Now that the Commonwealth Bank has lifted profit 7%, St George says its on track for a full year result of around 8% to 9% profit growth, its would-be merger partner, Westpac, sees its profit heading in the same direction and the merged Bendigo And Adelaide Bank had a solid 2008 profit, perhaps Australian investors will swallow their losses and admit that they have been wrong about our banks for most of this year.
There has been some rubbish written and spoken about Australian banks in the past seven and a bit months as they have grappled with the credit crunch and dodgy loans. Yes, the banks have made bad calls in some areas, but some have shown sharp footwork, while others have owned up to the problems quick smart and been pretty honest about the problems.
If you look at some of the talk and the very sharp falls in price, you’d be excused for thinking that we were in the US or UK, where the banks have taken a real pasting from the subprime mess and the credit crunch it cased. It seems hard for many investors and the odd analyst to believe that our banks are very profitable, so much so that they stand out when compared to the peers in the US and Europe. Given the volatility since January, and the continuing eruptions in the US and UK, its still hard for local investors to accept the soundness of our banks.
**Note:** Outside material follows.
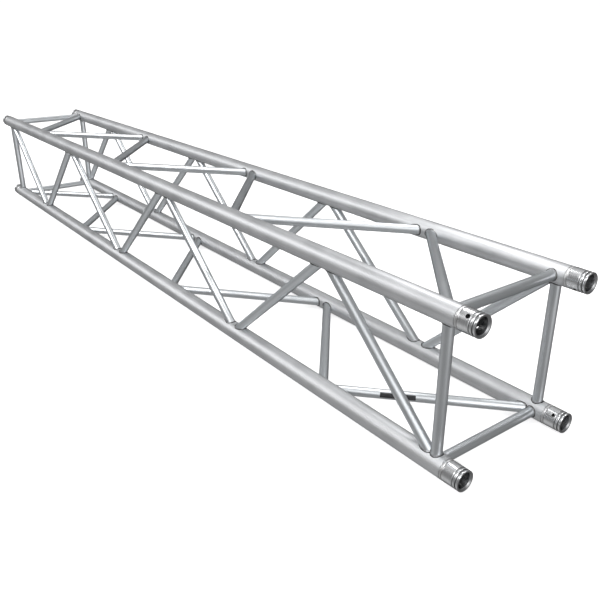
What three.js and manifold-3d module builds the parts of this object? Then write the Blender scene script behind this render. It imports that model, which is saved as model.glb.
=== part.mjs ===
// A straight section of square lighting truss in welded aluminium tube.
//
// Four chord tubes run along the corners of a square. Each side of the square is braced by a
// zigzag of seven diagonals between two square end bars. Every chord end carries a machined
// connector, spigoted into the tube and welded round, with a tapered bore for a conical coupler
// and a cross hole for its pin.
//
// Millimetres. The origin is the middle of the footprint, +X runs along the chords, +Y goes
// across to the back and +Z is up.

import * as THREE from 'three';
import { mergeVertices } from 'three/addons/utils/BufferGeometryUtils.js';
import Module from 'manifold-3d';

// Overall layout
const LENGTH = 3000; // end face to end face
const SPACING = 350; // between the centres of neighbouring chords
const CHORD_RADIUS = 25;
const CHORD_WALL = 3;
const BRACE_RADIUS = 12.5;
const BRACE_WALL = 2;
const GAP = 0.3; // left between pieces that touch

// Bracing: the end bars stand one inset from the end faces, and a diagonal runs in each panel
const END_BAR_INSET = 80.5;
const PANELS = 7;
const END_PANEL = 382; // length of the first and the last panel; the others share the rest

// Connector, as distances from its end face and radii
const END_RING_END = 5.2;
const SECOND_RING_START = 8.3;
const SECOND_RING_END = 13.5;
const SLEEVE_START = 17;
const SLEEVE_END = 43.5;
const END_GROOVE_DEPTH = 2;
const SLEEVE_GROOVE_DEPTH = 1.5;
const WELD_WIDTH = 7.5;
const WELD_FLOOR_RADIUS = 21.6; // bottom of the weld preparation, just over the spigot
const WELD_CROWN_DROP = 0.1; // the weld's crown below the tube's surface
const WELD_TOE_DROP = 0.8; // the weld's edges below it
const SPIGOT_RADIUS = 21.2;
const SPIGOT_END = 72;
const FACE_CHAMFER = 1;
const MOUTH_RADIUS = 20.5; // countersunk mouth, at the end face
const TAPER_START = 3; // depth of the countersink
const TAPER_RADIUS = 18.2;
const TAPER_END = 52;
const BORE_RADIUS = 13.5;
const PIN_HOLE_RADIUS = 5;
const PIN_HOLE_INSET = 24;

// Blank identification label, wrapped round the outward side of one bottom diagonal
const LABEL_LENGTH = 88;
const LABEL_THICKNESS = 0.6;
const LABEL_ARC = THREE.MathUtils.degToRad(60);
const LABEL_TILT = THREE.MathUtils.degToRad(16); // above the horizontal
const LABEL_CENTRE = 330; // from the diagonal's first node

// Sides of the faceted rounds. Each is a multiple of four, so that a flat faces up and down.
const CHORD_SIDES = 20;
const CONNECTOR_SIDES = 16;
const BRACE_SIDES = 12;
const PIN_HOLE_SIDES = 10;
const LABEL_STEPS = 8;

const wasm = await Module();
wasm.setup();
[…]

So a speech from Phil Lowe might help. He’s the Reserve Bank’s Assistant Governor who oversees the financial system of this country. In a speech to a Sydney finance conference today he made very clear the country’s central bank (and its so-regulator, APRA) see our banks as high-rated havens, strongly capitalised and solidly profitable.
The Australian banking system remains highly profitable by international standards. Over the most recent six-month reporting period, profits after tax (and outside equity interests) for the five largest banks were up 12½ per cent on the level of a year earlier and were double those of five years ago.
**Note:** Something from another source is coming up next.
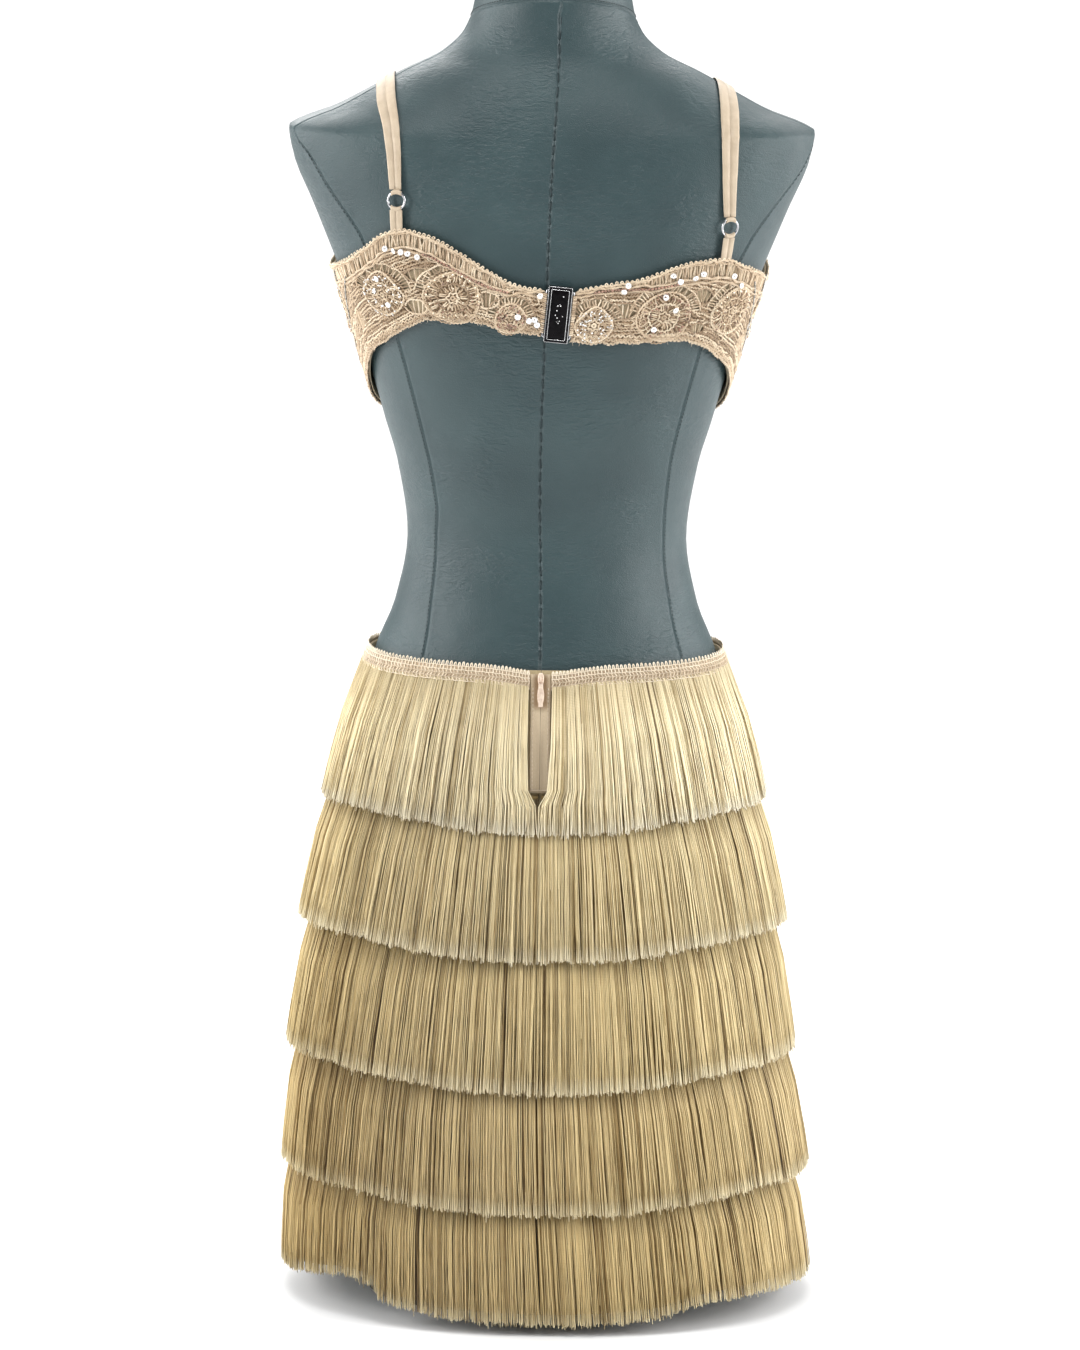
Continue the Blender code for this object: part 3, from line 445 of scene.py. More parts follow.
def tubes(shape, paths, up, radius, sides=4, closed=False, shade=0.5, flatten=1.0):
    """Round threads along paths, an array of thread, point and x, y, z. Up is roughly across each thread."""
    paths = np.asarray(paths, float)
    count, steps, _ = paths.shape
    if closed:
        tangent = unit(np.roll(paths, -1, axis=1) - np.roll(paths, 1, axis=1))
    else:
        tangent = unit(np.gradient(paths, axis=1))
    side = unit(np.cross(tangent, np.broadcast_to(up, paths.shape)))
    lift = np.cross(side, tangent)
    turn = 2 * np.pi * np.arange(sides) / sides
    ring = np.cos(turn)[:, None] * side[:, :, None, :] + flatten * np.sin(turn)[:, None] * lift[:, :, None, :]
    reach = np.broadcast_to(np.asarray(radius, float), (count, steps))
    points = paths[:, :, None, :] + reach[:, :, None, None] * ring
    index = np.arange(count * steps * sides).reshape(count, steps, sides)
    near, far = (index, np.roll(index, -1, axis=1)) if closed else (index[:, :-1], index[:, 1:])
    faces = [np.stack([near, far, np.roll(far, -1, axis=2), np.roll(near, -1, axis=2)], -1)]
    if not closed:
        faces += [index[:, 0, :], index[:, -1, ::-1]]
    gaps = np.linalg.norm(np.diff(paths, axis=1), axis=-1)
    length = np.concatenate([np.zeros((count, 1)), np.cumsum(gaps, axis=1)], axis=1)
    along = length / np.maximum(length[:, -1:], 1e-9)
    shade = np.asarray(shade, float)
    if shade.ndim == 1:
        shade = shade[:, None, None]
    shape.add(points, faces, shade=shade, along=along[:, :, None], length=length[:, :, None])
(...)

Looking forward, some decline in aggregate profits is expected by banking analysts, with a couple of the large banks recently announcing higher provisioning expenses for the second half of the current financial year. Despite this, their forecasts suggest that the annualised after‑tax return on equity for the largest banks over the second half of the year will still be around 15 per cent, not that far below the average of the past decade.
These strong profit outcomes are reflected in the high credit ratings of the Australian banks, with the four largest banks all having AA ratings. Consistent with these high ratings, the system is soundly capitalised, with the aggregate regulatory capital ratio around 10.5 per cent, similar to its average level over the past decade.
It is notable that amongst the largest 100 banks in the world, there are less than a handful with higher ratings than those of the large Australian banks. And, unlike the situation in some other countries, the larger Australian banks have not been forced to raise significant amounts of new capital to cover writedowns.
And today we got confirmation of that view from the Commonwealth Bank: despite a sharp rise in provisions for dodgy loans to the likes of Centro, Allco and some other financial and property engineers, the bank managed to provide a nice improvement in earnings for the year to June.
The result though does undermine the bank’s strong argument that it can’t guarantee a drop in rates if the RBS cuts rates next month. On these figures it and its competitors can certainly bring rates down: after all the 90 Day bank bill rate has fallen to where a cut of 0.25% by all banks is easily achievable.
Despite share price falls approaching 30% and 40% at times, our banks are not struggling, trending lower and incurring losses. That’s a fallacy.